Fenomena birokrasi yang cenderung menyulitkan pada umumnya terjadi di beberapa BUMN, terutama jika calon mitra binaan atau pemohon berkarakter kritis dan mandiri.  Sudah menjadi rahasia umum, kelompok UMKM dan petani berkarakter kritis dan bertanggung jawab dalam melakukan fungsi profesional malah “tidak disukai” oknum Dinas terkait dan pejabat pelaksana PKBL, karena kelompok seperti ini tidak bisa diajak kong kalikong, pat gulipat dalam penggunaan dana program yang sejatinya memang untuk tujuan pemberdayaan UMKM. Niat yang mulia perusahaan BUMN sesuai amanat Peraturan Menteri Negara BUMN Nomor : Per-05/MBU/2007, tanggal 27 April 2007 tentang Program Kemitraan BUMN dengan Usaha Kecil dan Program Bina Lingkungan menjadi ternoda oleh segelintir oknum yang tidak bertanggung jawab, sehingga program PKBL belum sepenuhnya berjalan sebagaimana yang diharapkan.

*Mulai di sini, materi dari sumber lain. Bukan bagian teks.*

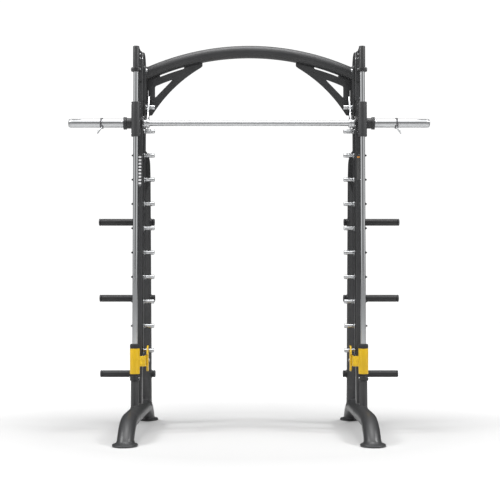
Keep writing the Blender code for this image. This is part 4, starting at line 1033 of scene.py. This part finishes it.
def bar_hook():
    """The hook plate and its hub."""
    to_peg = Vector((PEG_Y - BAR_AXIS.y, PEG_HIGHEST - BAR_AXIS.z))
    reach = to_peg.length
    rest = math.atan2(to_peg.y, to_peg.x) + HOOK_TURN
    throat = PEG_RADIUS + THROAT_CLEARANCE
    inside = reach - throat
    outside = reach + throat
    tip = outside + 0.010
    outline = [(0.0, -0.024), (0.6 * inside, -0.020), (inside - 0.003, -0.018), (inside, -0.015)]
    outline += arc((reach, 0), throat, math.pi, 0, 24)
    outline += [(outside, -0.005), (outside + 0.002, -0.007), (tip - 0.002, -0.006), (tip, -0.002)]
    outline += arc((tip - 0.020, throat + 0.0135 - 0.020), 0.020, 0, math.pi / 2, 10)
    outline += [(0.75 * inside, throat + 0.0135), (0.4 * inside, 0.022), (0.0, 0.024)]
    pivot = (BAR_AXIS.y, BAR_AXIS.z)
    low = HOOK_X - HOOK_THICKNESS / 2
    high = HOOK_X + HOOK_THICKNESS / 2
    arm = slab("arm", turned_points(outline, pivot, rest), 0.003, 3, low, high, "X", 0.0010)
    bore = SHAFT.size.y / 2 + GAP
    hub_end = BEARING.low.x - 0.0015
    hub = soft_lathe("hub", [(low - 0.006, bore + 0.002), (low - 0.006, HUB_RADIUS),
        (low - 0.0001, HUB_RADIUS), (low - 0.0001, 0.030), (high + 0.0001, 0.030),
        (high + 0.0001, HUB_RADIUS), (hub_end, HUB_RADIUS), (hub_end, bore + 0.002)], 0.0012, BAR_AXIS,
        ACROSS, FINE, bore)
    return merged("hook", [arm, hub])


def build_barbell():
    half = SHAFT.size.x / 2
    radius = SHAFT.size.y / 2
    shaft = barrel("bar_shaft_fine", -half, half, radius, 0.002, 0.001, BAR_AXIS, ACROSS)
    dress(shaft, "barbell", shaft_chrome, "chrome", "bar_shaft")
    journal = CARRIAGE.high.x + RUNNING_GAP
    outer = SLEEVE.size.y / 2
    bore = radius + GAP
    profile = [(SLEEVE.low.x, bore + 0.002), (SLEEVE.low.x, SPIGOT_RADIUS), (journal, SPIGOT_RADIUS),
        (journal, outer), (journal + 0.0085, outer), (journal + 0.0095, outer - 0.0009),
        (journal + 0.0105, outer), (SLEEVE.high.x - 0.006, outer), (SLEEVE.high.x - 0.0052, outer - 0.0006),
        (SLEEVE.high.x - 0.0044, outer), (SLEEVE.high.x, outer), (SLEEVE.high.x, bore + 0.002)]
    sleeve = soft_lathe("sleeve", profile, 0.0007, BAR_AXIS, ACROSS, FINE, bore)
    pair("bar_sleeve", sleeve, "barbell", bar_chrome, "chrome")
    start, end, rim = CAP.low.x, CAP.high.x, CAP.size.y / 2
    dome = [(start, 0.002), (start, rim), (start + 0.003, rim)]
    steps = 12
    for i in range(1, steps):
        turn = math.pi / 2 * i / steps
        dome.append((start + 0.003 + (end - start - 0.003) * math.sin(turn), rim * math.cos(turn) ** 0.6))
    dome.append((end, 0))
    cap = lathe("cap", dome, BAR_AXIS, ACROSS)
    pair("bar_end_cap", cap, "barbell", rod_chrome, "chrome", smooth=50)
    pair("bar_hook", bar_hook(), "barbell", *PLATED)
    screws = []
    for degrees in (100, 190, 280):
        turn = math.radians(degrees)
        out = Vector((0, math.cos(turn), math.sin(turn)))
        screws.append(cap_screw(BAR_AXIS + Vector((HOOK_SCREW_X, 0, 0)) + out * 0.0225, out, 0.0035, 0.0025))
    extra_pair("hook_screws", merged("screws", screws), "barbell", *ZINC_PLATED)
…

Dengan keadaan sebagaimana diuraikan di atas, akibat yang ditimbulkan, pinjaman cenderung macet. Karena adanya pihak oknum yang terlibat, penyelasaiannya pun menjadi sulit dan berbelit belit, lalu dipakailah alasan yang gampang, “UMKM dan atau Petani masih beranggapan dana PKBL itu Hibbah”.  Pertanyaannya, jika penyaluran kredit memperhatikan prinsip-prinsip good corporate governance, dengan jasa administrasi 6 persen pertahun, apakah UMKM/petani akan mangkir bayar hutang pinjaman yang sebenarnya tanpa bunga? Atau memang ada penyebab lain yang sulit diurai karena sudah menjadi “konspirasi oknum” yang mengambil keuntungan dari kredit murah dana PKBL. (Baca UKM Sayang, UKM Malang). Sebaiknnya baca juga Do'a Mustajab Kaum Tertindas.

Catatan tambahan; Sebelum GP3K dimulai, Pertani juga sudah merangkul petani. Dananya sebesar Rp 119 miliar di tahun 2011 bekerjasama dengan 15 BUMN dengan komposisi 30% dari PT. Pertani Persero dan 70% dari 15 BUMN lainnya. Dalam program ini, PT Pertani ditugasi untuk mengelola seluas 200 ribu hektar sawah pada tahun 2011 dan ditargetkan 400 ribu hektar sawah pada tahun 2012. Berita terkait Terus Bermitra Dengan Petani.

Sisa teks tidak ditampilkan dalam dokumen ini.